### Given exercise:
Repeat the material exactly as it appears.
[Begin Source data]
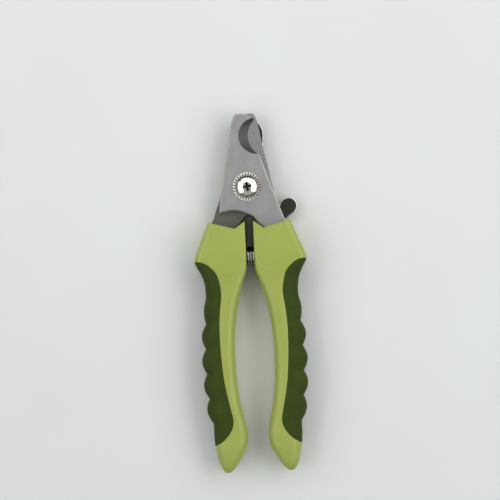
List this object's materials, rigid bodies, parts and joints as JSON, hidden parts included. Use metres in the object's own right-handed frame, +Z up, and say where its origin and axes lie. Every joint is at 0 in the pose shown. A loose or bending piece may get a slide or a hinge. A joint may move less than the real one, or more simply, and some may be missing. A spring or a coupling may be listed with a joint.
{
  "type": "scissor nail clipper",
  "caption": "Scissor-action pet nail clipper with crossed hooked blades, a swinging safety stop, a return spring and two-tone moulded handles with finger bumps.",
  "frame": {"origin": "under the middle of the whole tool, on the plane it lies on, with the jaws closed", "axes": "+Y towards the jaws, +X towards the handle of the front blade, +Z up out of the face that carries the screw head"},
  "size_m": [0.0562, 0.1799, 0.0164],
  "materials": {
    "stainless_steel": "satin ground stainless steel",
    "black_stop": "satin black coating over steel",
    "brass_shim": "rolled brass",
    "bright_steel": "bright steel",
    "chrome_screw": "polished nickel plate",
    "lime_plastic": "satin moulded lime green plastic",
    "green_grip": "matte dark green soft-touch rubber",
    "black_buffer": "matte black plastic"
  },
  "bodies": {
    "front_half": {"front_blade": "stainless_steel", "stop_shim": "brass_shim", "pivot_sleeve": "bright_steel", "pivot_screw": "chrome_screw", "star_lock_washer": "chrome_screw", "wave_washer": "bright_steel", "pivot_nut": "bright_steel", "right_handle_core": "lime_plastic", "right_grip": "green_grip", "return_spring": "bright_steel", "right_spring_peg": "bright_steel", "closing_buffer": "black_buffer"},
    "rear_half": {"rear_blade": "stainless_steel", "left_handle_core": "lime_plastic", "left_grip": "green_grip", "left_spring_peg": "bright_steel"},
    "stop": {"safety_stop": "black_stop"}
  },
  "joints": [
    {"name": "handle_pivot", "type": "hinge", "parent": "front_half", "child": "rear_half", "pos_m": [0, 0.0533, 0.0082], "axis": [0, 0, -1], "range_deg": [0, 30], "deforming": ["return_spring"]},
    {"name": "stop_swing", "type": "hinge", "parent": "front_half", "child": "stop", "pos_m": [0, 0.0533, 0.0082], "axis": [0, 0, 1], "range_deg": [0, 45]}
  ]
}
[End Source data]
### Response to the task:
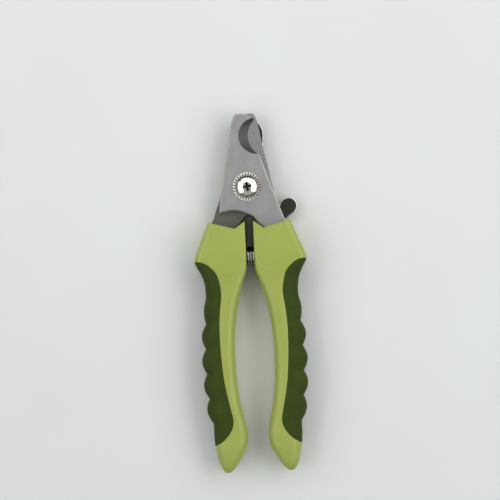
List this object's materials, rigid bodies, parts and joints as JSON, hidden parts included. Use metres in the object's own right-handed frame, +Z up, and say where its origin and axes lie. Every joint is at 0 in the pose shown. A loose or bending piece may get a slide or a hinge. A joint may move less than the real one, or more simply, and some may be missing. A spring or a coupling may be listed with a joint.
{
  "type": "scissor nail clipper",
  "caption": "Scissor-action pet nail clipper with crossed hooked blades, a swinging safety stop, a return spring and two-tone moulded handles with finger bumps.",
  "frame": {"origin": "under the middle of the whole tool, on the plane it lies on, with the jaws closed", "axes": "+Y towards the jaws, +X towards the handle of the front blade, +Z up out of the face that carries the screw head"},
  "size_m": [0.0562, 0.1799, 0.0164],
  "materials": {
    "stainless_steel": "satin ground stainless steel",
    "black_stop": "satin black coating over steel",
    "brass_shim": "rolled brass",
    "bright_steel": "bright steel",
    "chrome_screw": "polished nickel plate",
    "lime_plastic": "satin moulded lime green plastic",
    "green_grip": "matte dark green soft-touch rubber",
    "black_buffer": "matte black plastic"
  },
  "bodies": {
    "front_half": {"front_blade": "stainless_steel", "stop_shim": "brass_shim", "pivot_sleeve": "bright_steel", "pivot_screw": "chrome_screw", "star_lock_washer": "chrome_screw", "wave_washer": "bright_steel", "pivot_nut": "bright_steel", "right_handle_core": "lime_plastic", "right_grip": "green_grip", "return_spring": "bright_steel", "right_spring_peg": "bright_steel", "closing_buffer": "black_buffer"},
    "rear_half": {"rear_blade": "stainless_steel", "left_handle_core": "lime_plastic", "left_grip": "green_grip", "left_spring_peg": "bright_steel"},
    "stop": {"safety_stop": "black_stop"}
  },
  "joints": [
    {"name": "handle_pivot", "type": "hinge", "parent": "front_half", "child": "rear_half", "pos_m": [0, 0.0533, 0.0082], "axis": [0, 0, -1], "range_deg": [0, 30], "deforming": ["return_spring"]},
    {"name": "stop_swing", "type": "hinge", "parent": "front_half", "child": "stop", "pos_m": [0, 0.0533, 0.0082], "axis": [0, 0, 1], "range_deg": [0, 45]}
  ]
}